Labour backdown on boards

https://www.tes.com/magazine/archive/labour-backdown-boards
David Henderson reports from the SSBA’s conference in Edinburgh. Elizabeth Maginnis, education convener in Edinburgh, has rebuked Labour colleagues over plans to replace school boards with commissions. The section in the party’s education manifesto was “not very well framed”, she told the Scottish School Board Association in Edinburgh last weekend.

Malcolm Green, her Labour counterpart in Glasgow, delivered a similar complaint two weeks ago.

Mrs Maginnis, a key figure in the Convention of Scottish Local Authorities, accepted that one in four schools had no boards and that most were self-selecting. But she argued that boards had been “very effective” in promoting schools and their community.

In Edinburgh, a federation was emerging to campaign on education funding.

David Hutchison, the SSBA’s president, said Helen Liddell, Labour’s education spokeswoman, had told him recently that she personally was “more positive” than the tenor of the party’s document suggested. She had no plans to repeal school board legislation.

Mrs Maginnis declared: “I have to believe there will be a change of Government because if there is not, all of you will be running your schools. There will not be local authorities. The agenda is very clear from this Government. They do not want the strategic role of a local authority. They want schools to be small, individually based units in an agenda of splinter and fraction.”

She added: “Some people say there is no difference between New Labour and the Conservatives but nothing could be further from the truth. Labour’s policy document in Scotland is specifically targeted to include as many people as possible in the life of our schools and not excluding, not dividing and not creating barriers for people.”

But Mrs Maginnis warned: “The problem of underoccupancy is not going to go away. It is a problem local authorities are going to have to face this year, next, the year after and into the foreseeable future.”.

She chided anti-closure campaigners in Glasgow and said they were wrong to defend small urban secondary schools when places at a larger neighbourbood secondary were available. “You are actually damaging the very children you are trying to help,” Mrs Maginnis said.

However, her views about small secondaries were challenged by Bill Fordyce, former director of education in Dumfries and Galloway and now an adviser to the SSBA. Mr Fordyce described her “snap statement” as “an insult to the education provided for 30-40 per cent of children in Scotland”.

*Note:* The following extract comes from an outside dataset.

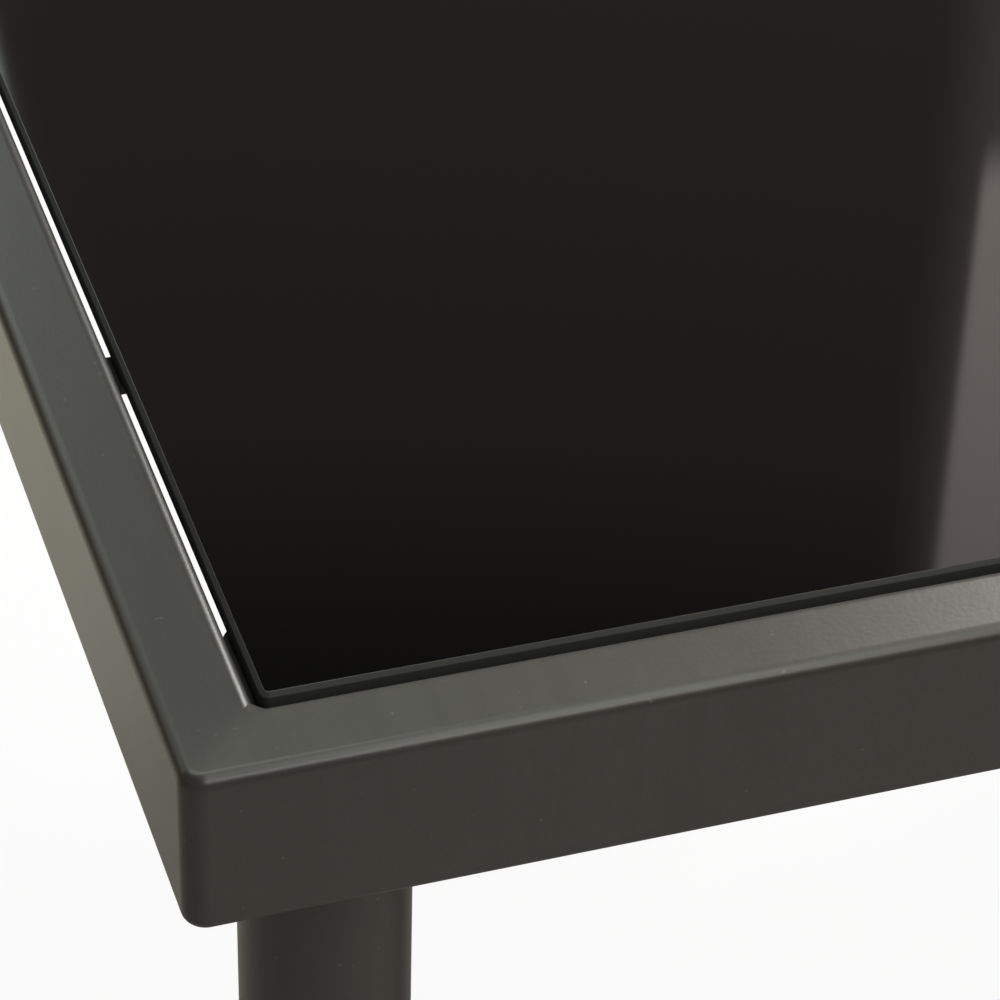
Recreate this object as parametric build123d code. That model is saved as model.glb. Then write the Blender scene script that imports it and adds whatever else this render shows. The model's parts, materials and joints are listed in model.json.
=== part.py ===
from build123d import *
import os
from math import sqrt

# A nest of three tables.  Each is a mitred frame of rectangular steel tube with a glass pane let
# into it, on four round tube legs.  The smaller tables slide under the larger along X.
# Millimetres.  +Z up, floor at Z = 0, X along the direction in which the tables slide apart,
# Y along the long sides of the tops.  The origin is the middle of the set's footprint.

# Large table
large_depth = 450.0  # along X
large_width = 650.0  # along Y
large_height = 500.0  # floor to glass

# How each smaller table fits under the one above it
side_clearance = 6.5  # between the smaller top and the legs on either side of it
top_clearance = 14.7  # between the smaller glass and the rails above it
depth_step = 40.0  # how much less deep each smaller table is
medium_pulled_out = 220.0  # front of the medium top ahead of the large one, as displayed
small_pulled_out = 200.0  # front of the small top ahead of the medium one, as displayed

# Frame tube
rail_height = 40.0
rail_width = 20.0
rail_wall = 1.5
rail_corner_radius = 3.0
corner_grinding = 2.0  # how much rounder than the tube's edges the frame's welded corners are, from above
least_inside_radius = 0.3

# Glass
glass_thickness = 6.0
glass_gap = 1.8  # between the pane and the rails
glass_proud = 0.3  # how far the pane stands above the rails
glass_corner_radius = 2.0
arris = 0.9  # ground edge along the top and bottom of the pane

# Rubber pads that the pane lies on
pad_thickness = 1.0
pad_radius = 4.0

# Steel plates over the legs, welded to the inner faces of the rails
plate_thickness = 4.0
head_plate_radius = 21.5

# Steel tabs between the legs, welded to the inner faces of the rails
tab_thickness = 2.5
tab_length = 12.0
tab_reach = 12.0
tab_corner_radius = 2.0
tab_setback = 151.5  # from a corner of the frame to the first tab along the long rail

# Legs
leg_radius = 19.0
leg_wall = 1.2
leg_clearance = 0.5  # between the leg and the rails beside it
insert_height = 12.0
inside_clearance = 0.1  # round what is pushed into the leg tube

# Countersunk screws that hold the legs up to the plates
screw_radius = 3.0
screw_head_radius = 6.0
screw_length = 16.0
screw_clearance = 0.1
socket_radius = 2.3
socket_depth = 1.8

# Feet
foot_height = 5.0
foot_edge_radius = 1.5
foot_spigot_height = 20.0
foot_spigot_wall = 2.5

frame_corner_radius = rail_corner_radius + corner_grinding
leg_inset = rail_width + leg_clearance + leg_radius
side_step = 2 * (leg_inset + leg_radius + side_clearance)
height_step = glass_proud + rail_height + top_clearance
set_depth = large_depth + medium_pulled_out + small_pulled_out
upright = (Align.CENTER, Align.CENTER, Align.MIN)
hanging = (Align.CENTER, Align.CENTER, Align.MAX)


class Table:
    """Sizes of one table of the nest, about its own middle."""

    def __init__(self, rank, front, tab_count):
        self.depth = large_depth - rank * depth_step
        self.width = large_width - rank * side_step
        self.height = large_height - rank * height_step
        self.middle_x = front - self.depth / 2
        self.rail_top = self.height - glass_proud
        self.opening_depth = self.depth - 2 * rail_width
        self.opening_width = self.width - 2 * rail_width
        self.glass_bottom = self.height - glass_thickness
        self.plate_top = self.glass_bottom - pad_thickness
        self.leg_top = self.plate_top - plate_thickness
        self.tabs_along_y = self.spread(tab_count)

    def spread(self, count):
        """Places along Y of the tabs on a long rail: one in the middle, or a row between setbacks."""
        if count == 1:
            return [0]
        first = tab_setback - self.width / 2
        return [first - 2 * first * i / (count - 1) for i in range(count)]

    def corners(self):
        """Signs of the four corners, with the names of the legs there."""
        return {"near_left": (-1, -1), "near_right": (1, -1), "far_left": (-1, 1), "far_right": (1, 1)}

    def leg_place(self, signs):
        """Middle of the leg at one corner."""
        return signs[0] * (self.depth / 2 - leg_inset), signs[1] * (self.width / 2 - leg_inset)

    def at_legs(self, z, solid):
        """The same solid at each of the four legs."""
        places = [self.leg_place(signs) for signs in self.corners().values()]
        return [Pos(x, y, z) * solid for x, y in places]


def group(solids):
    """Separate solids kept together in one node."""
    return Compound(children=solids)


def frame_outline(length, across, radius):
    """A block as high as the rails, with its upright edges rounded as the frame's corners are."""
    return extrude(RectangleRounded(length, across, radius), amount=rail_height)


def rail(table, along_x, side):
    """One mitred length of frame tube: side is -1 or 1 for the near or far, left or right rail."""
    length = table.depth if along_x else table.width
    across = table.width if along_x else table.depth
    inside_radius = max(rail_corner_radius - rail_wall, least_inside_radius)
    section = RectangleRounded(rail_width, rail_height, rail_corner_radius)
    section += Pos(-rail_width / 4, 0) * Rectangle(rail_width / 2, rail_height)
    bore_section = RectangleRounded(rail_width - 2 * rail_wall, rail_height - 2 * rail_wall, inside_radius)
    lengths = [extrude(Plane.YZ * face, amount=length / 2, both=True) for face in (section, bore_section)]
    bar, bore = [Pos(0, (rail_width - across) / 2, rail_height / 2) * solid for solid in lengths]
    # the rounding of the outer edges runs on round the frame's corners, with an even wall inside it
    outside = frame_outline(length, across, frame_corner_radius)
    flat_faces = outside.faces().filter_by(Axis.Z)
    bar &= fillet(flat_faces.edges(), rail_corner_radius)
    bore_radius = max(frame_corner_radius - rail_wall, least_inside_radius)
    bore &= frame_outline(length - 2 * rail_wall, across - 2 * rail_wall, bore_radius)
    reach = length / 2 - rail_width
    mitred = Polyline(
        (-length / 2, -across / 2),
        (length / 2, -across / 2),
        (reach, rail_width - across / 2),
        (-reach, rail_width - across / 2),
        close=True,
    )
    bar = (bar - bore) & extrude(make_face(mitred), amount=rail_height)
    turn = {(True, -1): 0, (True, 1): 180, (False, -1): -90, (False, 1): 90}
    return Pos(0, 0, table.rail_top - rail_height) * Rot(0, 0, turn[along_x, side]) * bar


def glass(table):
    """The pane, with ground corners and arrised edges."""
    depth = table.opening_depth - 2 * glass_gap
    width = table.opening_width - 2 * glass_gap
    pane = extrude(RectangleRounded(depth, width, glass_corner_radius), amount=glass_thickness)
    flat_faces = pane.faces().filter_by(Axis.Z)
    pane = chamfer(flat_faces.edges(), arris)
    return Pos(0, 0, table.glass_bottom) * pane


def tab_places(table):
    """Middle of each tab's welded end on the inner face of its rail, and the turn that faces it in."""
    places = []
    for side in (-1, 1):
        for y in table.tabs_along_y:
            places.append((side * table.opening_depth / 2, y, 90 * (1 + side)))
        places.append((0, side * table.opening_width / 2, -90 * side))
    return places


def tabs(table):
    """Short flat tabs that carry the pane between the legs."""
    tab = Box(tab_reach, tab_length, tab_thickness, align=(Align.MIN, Align.CENTER, Align.MAX))
    free_corners = tab.edges().filter_by(Axis.Z).group_by(Axis.X)[-1]
    tab = fillet(free_corners, tab_corner_radius)
    return group([Pos(x, y, table.plate_top) * Rot(0, 0, turn) * tab for x, y, turn in tab_places(table)])


def head_plates(table):
    """Round plates over the legs, cut flat where they are welded to the rails."""
    plate = Cylinder(head_plate_radius, plate_thickness, align=hanging)
    plate -= screw_space()
    opening = Box(table.opening_depth, table.opening_width, table.height, align=upright)
    return group([placed & opening for placed in table.at_legs(table.plate_top, plate)])


def pads(table):
    """Round rubber pads under the pane: one on each tab and one on each head plate."""
    pad = Cylinder(pad_radius, pad_thickness, align=upright)
    solids = []
    for x, y, turn in tab_places(table):
        on_tab = Pos((glass_gap + tab_reach) / 2, 0, 0)
        solids.append(Pos(x, y, table.plate_top) * Rot(0, 0, turn) * on_tab * pad)
    inward = (screw_head_radius + head_plate_radius) / 2 / sqrt(2)
    for signs in table.corners().values():
        x, y = table.leg_place(signs)
        solids.append(Pos(x - signs[0] * inward, y - signs[1] * inward, table.plate_top) * pad)
    return group(solids)


def leg(table, signs):
    """One round tube leg, from its foot up to the head plate."""
    length = table.leg_top - foot_height
    tube = Cylinder(leg_radius, length, align=upright)
    tube -= Cylinder(leg_radius - leg_wall, length, align=upright)
    x, y = table.leg_place(signs)
    return Pos(x, y, foot_height) * tube


def leg_inserts(table):
    """Threaded steel discs fixed in the tops of the leg tubes."""
    disc = Cylinder(leg_radius - leg_wall - inside_clearance, insert_height, align=hanging)
    disc -= Cylinder(screw_radius + screw_clearance, insert_height, align=hanging)
    return group(table.at_legs(table.leg_top, disc))


def countersunk(radius, head_radius, length):
    """A shank with a 90 degree head, hanging from the level of the head's top."""
    head = Cone(radius, head_radius, head_radius - radius, align=hanging)
    return head + Cylinder(radius, length, align=hanging)


def screw_space():
    """The countersunk hole that a leg screw passes through."""
    return countersunk(screw_radius + screw_clearance, screw_head_radius + screw_clearance, plate_thickness)


def leg_screws(table):
    """Countersunk socket screws, down through the head plates into the inserts."""
    screw = countersunk(screw_radius, screw_head_radius, screw_length)
    screw -= extrude(RegularPolygon(socket_radius, 6), amount=-socket_depth)
    return group(table.at_legs(table.plate_top, screw))


def feet(table):
    """Moulded caps: a round sole under each leg, with a hollow spigot up inside the tube."""
    sole = Cylinder(leg_radius, foot_height, align=upright)
    sole = fillet(sole.edges().group_by(Axis.Z)[0], foot_edge_radius)
    spigot_radius = leg_radius - leg_wall - inside_clearance
    spigot = Cylinder(spigot_radius, foot_spigot_height, align=upright)
    spigot -= Cylinder(spigot_radius - foot_spigot_wall, foot_spigot_height, align=upright)
    return group(table.at_legs(0, sole + Pos(0, 0, foot_height) * spigot))


def pieces(table):
    """Every piece of one table, by name."""
    made = {
        "near_rail": rail(table, True, -1),
        "far_rail": rail(table, True, 1),
        "left_rail": rail(table, False, -1),
        "right_rail": rail(table, False, 1),
        "glass": glass(table),
        "glass_tabs": tabs(table),
        "glass_pads": pads(table),
        "head_plates": head_plates(table),
        "leg_inserts": leg_inserts(table),
        "leg_screws": leg_screws(table),
        "feet": feet(table),
    }
    for corner, signs in table.corners().items():
        made["leg_" + corner] = leg(table, signs)
    return made


large_front = large_depth - set_depth / 2
medium_front = large_front + medium_pulled_out
small_front = medium_front + small_pulled_out
nest = {
    "large": Table(0, large_front, 3),
    "medium": Table(1, medium_front, 2),
    "small": Table(2, small_front, 1),
}

os.makedirs("parts", exist_ok=True)
for table_name, table in nest.items():
    for piece_name, piece in pieces(table).items():
        export_step(Pos(table.middle_x, 0, 0) * piece, f"parts/{table_name}_{piece_name}.step")
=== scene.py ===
import json
import bpy
import numpy as np
from mathutils import Matrix, Vector


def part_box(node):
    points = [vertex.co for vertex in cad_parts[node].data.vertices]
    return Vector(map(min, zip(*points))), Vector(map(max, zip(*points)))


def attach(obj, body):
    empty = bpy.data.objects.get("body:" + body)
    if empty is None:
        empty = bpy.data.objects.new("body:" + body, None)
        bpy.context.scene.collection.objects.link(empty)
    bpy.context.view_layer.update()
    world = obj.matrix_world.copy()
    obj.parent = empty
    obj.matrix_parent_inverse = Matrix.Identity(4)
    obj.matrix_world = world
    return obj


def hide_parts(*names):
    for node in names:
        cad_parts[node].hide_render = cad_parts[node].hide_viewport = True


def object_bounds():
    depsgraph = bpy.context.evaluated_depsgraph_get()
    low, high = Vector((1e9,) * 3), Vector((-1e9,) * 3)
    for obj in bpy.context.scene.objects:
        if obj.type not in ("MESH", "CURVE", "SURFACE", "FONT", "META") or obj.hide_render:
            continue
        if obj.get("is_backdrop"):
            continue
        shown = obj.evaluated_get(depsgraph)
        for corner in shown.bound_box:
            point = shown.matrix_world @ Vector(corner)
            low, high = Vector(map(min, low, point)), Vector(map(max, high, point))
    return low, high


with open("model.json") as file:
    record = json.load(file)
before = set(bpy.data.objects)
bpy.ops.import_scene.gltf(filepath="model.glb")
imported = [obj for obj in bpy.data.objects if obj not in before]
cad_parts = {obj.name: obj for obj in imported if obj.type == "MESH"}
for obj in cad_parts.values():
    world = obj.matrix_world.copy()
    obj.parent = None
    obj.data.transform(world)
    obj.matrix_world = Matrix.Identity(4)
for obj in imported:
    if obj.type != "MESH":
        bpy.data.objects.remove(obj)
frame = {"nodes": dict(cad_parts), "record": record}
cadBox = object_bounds()
tables = ("large", "medium", "small")
print("frame loaded:", len(frame["nodes"]), "nodes")


def gridFaces(rows, columns, closeRows=False, closeColumns=False):
    # quads between neighbouring points of a rows x columns grid, wrapped round where a direction is closed
    i = np.arange(rows if closeRows else rows - 1)
    j = np.arange(columns if closeColumns else columns - 1)
    i, j = np.meshgrid(i, j, indexing="ij")
    nextI = (i + 1) % rows
    nextJ = (j + 1) % columns
    quads = np.stack([i * columns + j, nextI * columns + j, nextI * columns + nextJ, i * columns + nextJ], -1)
    return quads.reshape(-1, 4)


def signedVolume(points, quads):
    # sum over each quad's two triangles of the box product of their corners, over six
    a, b, c, d = (points[quads[:, k]] for k in range(4))
    boxes = np.einsum("ij,ij->i", a, np.cross(b, c)) + np.einsum("ij,ij->i", a, np.cross(c, d))
    return boxes.sum() / 6


def makePiece(name, points, quads, body, finish, values=None, caps=(), flatFrom=None):
    # values are numbers for each point, by name; quads from flatFrom on and the caps are shaded flat
    points = points.reshape(-1, 3)
    turned = signedVolume(points - points.mean(0), quads) < 0
    faces = quads[:, ::-1].tolist() if turned else quads.tolist()
    faces += [(cap[::-1] if turned else cap).tolist() for cap in caps]
    mesh = bpy.data.meshes.new(name)
    mesh.from_pydata(points.tolist(), [], faces)
    smooth = np.arange(len(faces)) < (len(quads) if flatFrom is None else flatFrom)
    mesh.polygons.foreach_set("use_smooth", smooth)
    for key, value in (values or {}).items():
        layer = mesh.attributes.new(key, "FLOAT", "POINT")
        layer.data.foreach_set("value", np.asarray(value, np.float32).reshape(-1))
    mesh.materials.append(finish)
    piece = bpy.data.objects.new(name, mesh)
    bpy.context.scene.collection.objects.link(piece)
    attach(piece, body)
    return piece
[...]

He pointed out that a third of secondaries would be regarded by Mrs Maginnis as too small to provide a satisfactory education.

Agreeing that councils faced “inexplicable and unacceptable” budget cuts, Mr Fordyce said: “There is a real danger the quality of education could be seriously affected next year.”

In another criticism of Scottish Office policies, he advised boards to reject compulsory tests in the first two years of secondary school. These were “not worth the time, energy, effort or money which has to be expended to produce results which have little meaning in the ongoing development of the child”.

Want to keep reading for free?

Register with Tes and you can read two free articles every month plus you'll have access to our range of award-winning newsletters.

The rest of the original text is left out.